Lahirnya Al-Azhar sebagai sebuah universitas terjadi ketika dinasti Fatimiah berada di puncak kejayaannya, yakni ketika dipimpin oleh Abu al-Manshur Nizar al-Aziz (975 M-996 M). Ia adalah khalifah Fatimiah yang kelima dan khalifah pertama yang memulai pemerintahan di Mesir.

Al-Aziz berhasil menempatkan dinasti Fatimiah sebagai negara Islam terbesar di kawasan Mediterania Timur. Bahkan, menenggelamkan pamor dari penguasa Abbasiyah kala itu. Kemajuan peradaban pada dinasti Fatimiah dapat dilihat dari beberapa aspek atau bidang. Pertama, dalam aspek sosial, baik al-Aziz maupun khalifah Fatimiah yang lain selalu bersikap toleran kepada para penduduk atau warga non-Muslim. Bahkan, ada beberapa di antara mereka yang diangkat sebagai pejabat keuangan negara.

Dalam bidang ekonomi, menurut M Abdul Karim dalan bukunya Sejarah Pemikiran dan Peradaban Iwlam yang dikutip Abdul Gaffar menjelaskan, untuk meningkatkan dan  menopang kegiatan perekonomian, dinasti Fatimiah membangun beberapa infrastruktur. Antara lain, membangun jalur terusan dan jembatan sebagai jalur perlintasan atau pendistribusian hasil pertanian.

Dalam bidang arsitektur, dinasti Fatimiah adalah pelopor didirikannya Masjid Al-Azhar di Kairo. Pada masa kekhalifahan al-Aziz, masjid tersebut juga difungsikan sebagai pusat pendidikan kala itu. Pada masa dinasti Fatimiah, sistem pengajaran di Al-Azhar terbagi menjadi empat. Pertama adalah kelas umum, yakni kelas yang diperuntukkan bagi kaum Muslim yang datang ke Al-Azhar untuk mempelajari Alquran dan metode penafsirannya.

Kedua adalah kelas untuk kaum Muslim yang ingin mengkaji permasalahan keislaman bersama para tutor atau pembimbing kala itu. Ketiga adalah kelas darul hikam. Dalam kelas ini, kuliah diberikan oleh para mubaligh. Selain kalangan pelajar, kelas darul hikam juga diperuntukkan bagi masyarakat umum saat itu. Kelas terakhir adalah kelas nonformal. Kelas ini disediakan untuk kalangan Muslimah yang juga hendak menimba ilmu-ilmu keislaman.
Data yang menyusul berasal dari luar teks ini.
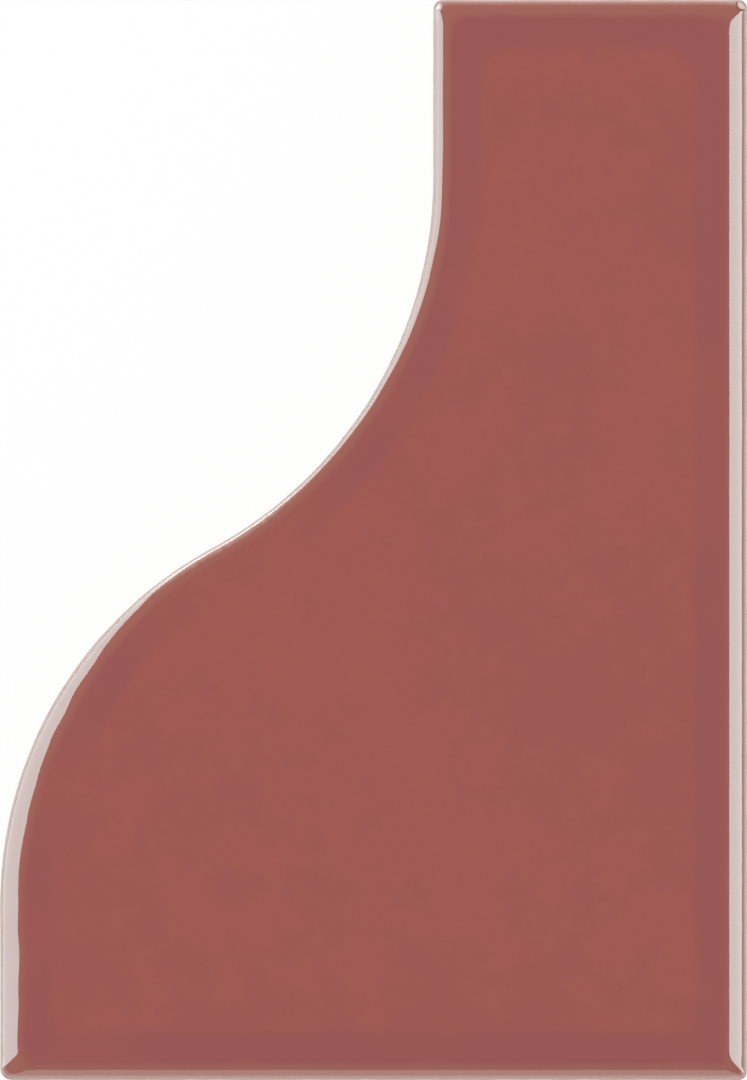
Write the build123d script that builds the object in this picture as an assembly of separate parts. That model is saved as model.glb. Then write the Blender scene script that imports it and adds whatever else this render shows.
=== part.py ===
"""Half-fan wall tile: a dust-pressed, glazed ceramic tile with one S-shaped side.

The tile lies on its back with the glazed face up. The origin is the centre of its bounding box on
the back plane, +Y runs from the wide foot to the narrow neck, and +X points to the long straight
side. A copy turned half round about +Z nests along the S with an even grout joint, because the
hollow's radius is one joint larger than the shoulder's.

Lengths are in millimetres and angles in degrees.
"""

from build123d import *

import os
from math import atan2, degrees, floor, radians, sin, tan

# Plan of the tile, where its drafted sides run down to the plane of the back
FOOT_WIDTH = 83.0
NECK_WIDTH = 34.9
HEIGHT = 120.0
END_STRAIGHT = 19.6
GROUT_JOINT = 2.0

# Section through an edge: a cushion that rolls off the face and meets the drafted side at a lip
THICKNESS = 8.3
SIDE_DRAFT = 3.0
CUSHION_RADIUS = 3.0
CUSHION_WIDTH = 2.45
LIP_RADIUS = 0.25
CORNER_RADIUS = 0.6
BACK_BEVEL = 0.5

# Keying of the back: pockets between ribs, inside a plain rim
RIM_WIDTH = 5.0
POCKET_WIDTH = 9.6
POCKET_CORNER_RADIUS = 1.2
POCKET_DEPTH = 0.9
POCKET_DRAFT = 30.0
RIB_WIDTH = 2.4
SMALLEST_POCKET_SHARE = 0.25


def plan_outline():
    """The closed outline: three straight sides, and two tangent arcs with straight ends on the fourth."""
    left, right = -FOOT_WIDTH / 2, FOOT_WIDTH / 2
    bottom, top = -HEIGHT / 2, HEIGHT / 2
    neck_left = right - NECK_WIDTH

    run = neck_left - left
    rise = HEIGHT - 2 * END_STRAIGHT
    turn = 2 * atan2(run, rise)
    joint_line_radius = rise / sin(turn) / 2
    hollow_radius = joint_line_radius + GROUT_JOINT / 2
    shoulder_radius = joint_line_radius - GROUT_JOINT / 2

    neck_flank = Line((neck_left, top), (neck_left, top - END_STRAIGHT))
    hollow = JernArc(neck_flank @ 1, neck_flank % 1, hollow_radius, -degrees(turn))
    shoulder = JernArc(hollow @ 1, hollow % 1, shoulder_radius, degrees(turn))
    straight_sides = Polyline(
        shoulder @ 1, (left, bottom), (right, bottom), (right, top), neck_flank @ 0
    )
    return make_face(Curve() + [neck_flank, hollow, shoulder, straight_sides])


def cushion_slab():
    """An upright slab that overhangs the face by what its rounded top edge is wider than the cushion."""
    draft_inset = THICKNESS * tan(radians(SIDE_DRAFT))
    overhang = CUSHION_RADIUS - CUSHION_WIDTH
    slab_plan = offset(plan_outline(), overhang - draft_inset, kind=Kind.INTERSECTION)
    slab = extrude(slab_plan, THICKNESS)
    return fillet(slab.faces().sort_by(Axis.Z)[-1].edges(), CUSHION_RADIUS)


def pressed_body():
    """The drafted blank under its cushion, bevelled round the back and eased at its corners and lip."""
    body = extrude(plan_outline(), THICKNESS, taper=SIDE_DRAFT) & cushion_slab()
    body = chamfer(body.faces().sort_by(Axis.Z)[0].edges(), BACK_BEVEL)

    uprights = body.edges().filter_by(lambda edge: abs((edge % 0.5).Z) > 0.9)
    end_to_end = uprights.group_by(Axis.Y)
    body = fillet(end_to_end[0] + end_to_end[-1], CORNER_RADIUS)

    # The level outlines are, from below, the back, its bevel, the lip and the flat of the face
    level_outlines = body.edges().filter_by(Plane.XY).group_by(Axis.Z)
    return fillet(level_outlines[-2], LIP_RADIUS)


def pocket():
    """One pocket, which narrows upwards so that the punch leaves it."""
    blank = extrude(Rectangle(POCKET_WIDTH, POCKET_WIDTH), POCKET_DEPTH, taper=POCKET_DRAFT)
    slants = blank.edges().filter_by(Plane.XY, reverse=True)
    return fillet(slants, POCKET_CORNER_RADIUS)


def back_pockets():
    """The pockets that key the back to its adhesive: whole between the rims, and clipped along the S."""
    field_plan = offset(plan_outline(), -RIM_WIDTH, kind=Kind.INTERSECTION)
    field = extrude(field_plan, POCKET_DEPTH, taper=POCKET_DRAFT)

    pitch = POCKET_WIDTH + RIB_WIDTH
    columns = floor((FOOT_WIDTH - 2 * RIM_WIDTH + RIB_WIDTH) / pitch)
    rows = floor((HEIGHT - 2 * RIM_WIDTH + RIB_WIDTH) / pitch)
    whole = pocket()
    clipped = [field & (place * whole) for place in GridLocations(pitch, pitch, columns, rows)]
    smallest = SMALLEST_POCKET_SHARE * whole.volume
    return [cell for cell in clipped if cell is not None and cell.volume > smallest]


def fan_tile():
    return pressed_body() - back_pockets()


os.makedirs("parts", exist_ok=True)
export_step(fan_tile(), "parts/fan_tile.step")
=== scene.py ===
"""Looks of the half-fan wall tile: a terracotta-pink glaze rolled over the edge of a pale pressed body.

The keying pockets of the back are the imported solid's own. The rest is modelled here at the same section,
fine enough for a glossy glaze: the back's bevel, the drafted side, the lip, the cushion and the flat of the
face. Lengths are in metres.
"""

import math

import bmesh
import bpy
from mathutils import Matrix, Vector, noise


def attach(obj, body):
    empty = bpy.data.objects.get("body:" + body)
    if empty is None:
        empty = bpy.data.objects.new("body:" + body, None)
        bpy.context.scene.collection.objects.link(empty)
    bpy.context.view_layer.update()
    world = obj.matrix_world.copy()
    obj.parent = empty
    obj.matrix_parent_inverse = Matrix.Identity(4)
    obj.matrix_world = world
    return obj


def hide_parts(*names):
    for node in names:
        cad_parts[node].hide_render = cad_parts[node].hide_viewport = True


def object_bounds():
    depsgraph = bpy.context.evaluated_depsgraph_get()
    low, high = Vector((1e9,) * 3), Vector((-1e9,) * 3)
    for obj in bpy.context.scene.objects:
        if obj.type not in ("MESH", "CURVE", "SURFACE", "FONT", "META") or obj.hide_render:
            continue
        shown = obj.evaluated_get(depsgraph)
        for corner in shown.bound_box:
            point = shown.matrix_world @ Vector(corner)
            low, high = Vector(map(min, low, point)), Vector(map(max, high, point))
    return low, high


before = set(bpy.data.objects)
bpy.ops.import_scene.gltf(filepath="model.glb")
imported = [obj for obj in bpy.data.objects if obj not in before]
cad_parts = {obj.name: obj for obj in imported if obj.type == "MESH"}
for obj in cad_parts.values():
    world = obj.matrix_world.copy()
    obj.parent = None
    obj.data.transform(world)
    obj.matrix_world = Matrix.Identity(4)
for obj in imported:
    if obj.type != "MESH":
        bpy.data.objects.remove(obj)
cad_low, cad_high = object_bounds()

MM = 0.001

# The plan, where the drafted sides would meet the plane of the back. The saddle is the middle of the S
SIDE_DRAFT = math.radians(3)
BACK_BEVEL = 0.5 * MM
BEVEL_INSET = BACK_BEVEL * math.tan(SIDE_DRAFT)
LEFT, RIGHT = cad_low.x - BEVEL_INSET, cad_high.x + BEVEL_INSET
BOTTOM, TOP = cad_low.y - BEVEL_INSET, cad_high.y + BEVEL_INSET
NECK_WIDTH = 34.9 * MM
END_STRAIGHT = 19.6 * MM
GROUT_JOINT = 2.0 * MM
SADDLE = ((LEFT + RIGHT - NECK_WIDTH) / 2, 0.0, 0.0)

# The section through the edge
THICKNESS = cad_high.z
CUSHION_RADIUS = 3.0 * MM
CUSHION_WIDTH = 2.45 * MM
LIP_RADIUS = 0.25 * MM
POCKET_DEPTH = 0.9 * MM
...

Pada awal berdirinya, semua pihak yang ingin menimba ilmu di Al-Azhar dilarang mempelajari mazhab lain kecuali Syiah. Pada masa itu dinasti Fatimiah memang menjadikan Al-Azhar sebagai media penyebaran ajaran atau paham Syiah.

Setelah dinasti Fatimiah ditumbangkan oleh Shalahuddin al-Ayyubi pada 576 Hijriyah atau 1171 Masehi, kegiatan belajar mengajar di Al-Azhar sempat dihentikan. Kala itu, Shalahuddin juga berinisiatif untuk memutus penyebaran Syiah di Mesir yang telah berkembang sekian lama. Pada 665 Hijriyah, tepatnya pada masa dinasti Mamalik (Mamluk), Al-Azhar kembali difungsikan sebagai lembaga pendidikan. Ketika itu, aliran keislaman yang dipelajari Al-Azhar telah diubah menjadi aliran Sunni.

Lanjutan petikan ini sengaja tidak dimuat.